# Sheep Herding Rabbit



## Zeroshero

My friend sent me this awesome video this morning, the little guy does a good job! Hope you all enjoy .
http://dogwork.com/buhr9


----------



## Tauntz

Wow! Great video! Hope its okay to pass it along! Thanks for sharing it! Makes my buns look like lazy buns! lol Time to get my bunny girls working! lol


----------



## Apebull

Awesome video!!! You can't tell me bunnies aren't smart and well sheep are not LOL.


----------



## Azerane

lol, that's absolutely hiliarious. That's fantastic.

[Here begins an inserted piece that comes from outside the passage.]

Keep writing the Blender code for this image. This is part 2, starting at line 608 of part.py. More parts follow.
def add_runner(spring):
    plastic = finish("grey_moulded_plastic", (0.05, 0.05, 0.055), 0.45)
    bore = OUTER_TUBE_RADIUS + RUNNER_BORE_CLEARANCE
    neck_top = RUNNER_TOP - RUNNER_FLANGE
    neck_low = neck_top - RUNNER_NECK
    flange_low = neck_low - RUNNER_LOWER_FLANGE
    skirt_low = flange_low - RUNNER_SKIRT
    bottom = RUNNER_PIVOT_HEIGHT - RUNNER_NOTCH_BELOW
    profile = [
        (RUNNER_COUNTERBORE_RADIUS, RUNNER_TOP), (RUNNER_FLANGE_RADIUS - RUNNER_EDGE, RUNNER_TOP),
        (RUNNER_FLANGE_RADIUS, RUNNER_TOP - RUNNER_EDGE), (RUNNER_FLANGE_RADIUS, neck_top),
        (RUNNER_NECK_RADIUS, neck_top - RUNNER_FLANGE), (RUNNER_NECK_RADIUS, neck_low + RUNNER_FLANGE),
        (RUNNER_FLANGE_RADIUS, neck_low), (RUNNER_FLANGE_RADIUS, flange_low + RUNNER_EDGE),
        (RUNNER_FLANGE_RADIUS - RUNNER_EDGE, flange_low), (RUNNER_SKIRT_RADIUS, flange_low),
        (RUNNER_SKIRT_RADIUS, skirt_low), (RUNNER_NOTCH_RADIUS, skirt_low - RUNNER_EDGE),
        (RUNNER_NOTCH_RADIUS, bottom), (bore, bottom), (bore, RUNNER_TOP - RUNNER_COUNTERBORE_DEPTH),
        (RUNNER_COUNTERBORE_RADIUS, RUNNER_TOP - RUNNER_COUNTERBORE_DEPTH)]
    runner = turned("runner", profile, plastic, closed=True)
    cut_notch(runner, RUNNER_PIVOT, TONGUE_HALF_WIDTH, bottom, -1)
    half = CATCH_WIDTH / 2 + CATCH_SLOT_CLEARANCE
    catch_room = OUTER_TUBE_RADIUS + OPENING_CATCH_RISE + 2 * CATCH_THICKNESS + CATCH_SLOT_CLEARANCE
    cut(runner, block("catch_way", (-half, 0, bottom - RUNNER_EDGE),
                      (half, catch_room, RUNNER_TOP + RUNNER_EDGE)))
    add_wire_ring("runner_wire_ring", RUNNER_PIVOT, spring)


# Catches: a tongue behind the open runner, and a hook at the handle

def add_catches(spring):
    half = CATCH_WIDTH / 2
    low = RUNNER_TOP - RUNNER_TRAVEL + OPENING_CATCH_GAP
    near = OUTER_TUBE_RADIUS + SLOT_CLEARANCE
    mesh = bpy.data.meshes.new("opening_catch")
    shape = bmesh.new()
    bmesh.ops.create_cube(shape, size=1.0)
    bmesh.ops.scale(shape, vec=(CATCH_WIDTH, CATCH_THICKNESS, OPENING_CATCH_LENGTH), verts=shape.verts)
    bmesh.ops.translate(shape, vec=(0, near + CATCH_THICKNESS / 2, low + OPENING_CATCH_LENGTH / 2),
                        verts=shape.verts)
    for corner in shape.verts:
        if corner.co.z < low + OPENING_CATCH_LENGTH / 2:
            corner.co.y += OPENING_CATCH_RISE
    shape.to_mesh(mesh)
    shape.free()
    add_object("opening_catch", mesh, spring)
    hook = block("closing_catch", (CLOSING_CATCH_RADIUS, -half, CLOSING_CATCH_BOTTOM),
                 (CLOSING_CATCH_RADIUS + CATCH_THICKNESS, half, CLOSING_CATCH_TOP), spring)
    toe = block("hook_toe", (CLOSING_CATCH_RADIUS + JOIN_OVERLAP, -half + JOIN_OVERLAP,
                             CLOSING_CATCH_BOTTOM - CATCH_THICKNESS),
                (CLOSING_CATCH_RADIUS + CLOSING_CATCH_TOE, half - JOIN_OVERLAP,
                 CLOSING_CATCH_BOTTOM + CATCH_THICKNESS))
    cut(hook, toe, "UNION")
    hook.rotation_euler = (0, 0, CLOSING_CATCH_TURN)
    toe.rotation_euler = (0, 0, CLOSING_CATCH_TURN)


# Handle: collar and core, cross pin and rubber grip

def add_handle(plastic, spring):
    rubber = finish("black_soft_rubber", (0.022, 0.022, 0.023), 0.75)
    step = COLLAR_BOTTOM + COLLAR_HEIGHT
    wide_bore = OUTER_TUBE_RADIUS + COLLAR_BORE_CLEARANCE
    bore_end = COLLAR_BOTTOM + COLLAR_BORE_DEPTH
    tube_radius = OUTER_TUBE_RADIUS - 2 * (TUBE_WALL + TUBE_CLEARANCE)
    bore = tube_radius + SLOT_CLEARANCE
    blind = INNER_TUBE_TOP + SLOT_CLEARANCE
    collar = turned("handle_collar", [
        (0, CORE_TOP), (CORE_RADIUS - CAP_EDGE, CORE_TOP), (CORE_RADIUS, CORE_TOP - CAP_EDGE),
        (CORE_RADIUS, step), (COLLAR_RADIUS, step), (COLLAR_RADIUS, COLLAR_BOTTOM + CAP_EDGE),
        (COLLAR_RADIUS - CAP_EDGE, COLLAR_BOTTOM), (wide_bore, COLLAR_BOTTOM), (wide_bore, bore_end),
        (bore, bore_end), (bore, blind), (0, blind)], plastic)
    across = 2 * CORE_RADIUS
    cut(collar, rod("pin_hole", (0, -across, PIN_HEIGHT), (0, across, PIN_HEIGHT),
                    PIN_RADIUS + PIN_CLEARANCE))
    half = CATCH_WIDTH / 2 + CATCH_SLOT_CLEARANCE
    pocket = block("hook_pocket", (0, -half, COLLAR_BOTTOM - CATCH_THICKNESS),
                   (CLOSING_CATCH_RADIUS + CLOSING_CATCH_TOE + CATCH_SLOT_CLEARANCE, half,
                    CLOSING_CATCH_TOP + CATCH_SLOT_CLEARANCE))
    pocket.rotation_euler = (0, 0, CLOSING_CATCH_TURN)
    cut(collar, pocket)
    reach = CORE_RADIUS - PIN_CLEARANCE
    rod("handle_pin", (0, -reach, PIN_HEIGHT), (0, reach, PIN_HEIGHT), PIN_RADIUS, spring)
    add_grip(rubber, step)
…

I had someone tell me recently, that bunnies don't think they're bunnies, they think they're whatever animal/person you raise them with.


----------



## FreezeNkody

I love this video, and I giggle every time I see it. Kinda makes me think if he's just super territorial lol


----------



## Troller

That's hilarious


----------



## Nancy McClelland

Saw this and bookmarked it a couple of years ago--the song was "Run rabbit Run" and the video was clearer. I laughed til I cried. That rabbit reminds us of our boy Cosmo, the Alpha King even though he's less than 5 pounds.


----------



## Nancy McClelland

Just checked my bookmark--it came off YouTube and was Champis-denvallande kaninen and was posted by Gardsbacken with a different song and much cleaner video.


----------



## Ksom

That's fantastic! The bunny is doing better than a lot of dogs


----------



## MILU

I really like this video, very funny.. I always laugh when I watch it! Good post!!!


----------



## Azerane

I still laugh every time I watch this


----------



## randikittybun

Hilarious, that's a super smart bun right there! They all seemed so scared of the rabbit like he was there military leader lol.


----------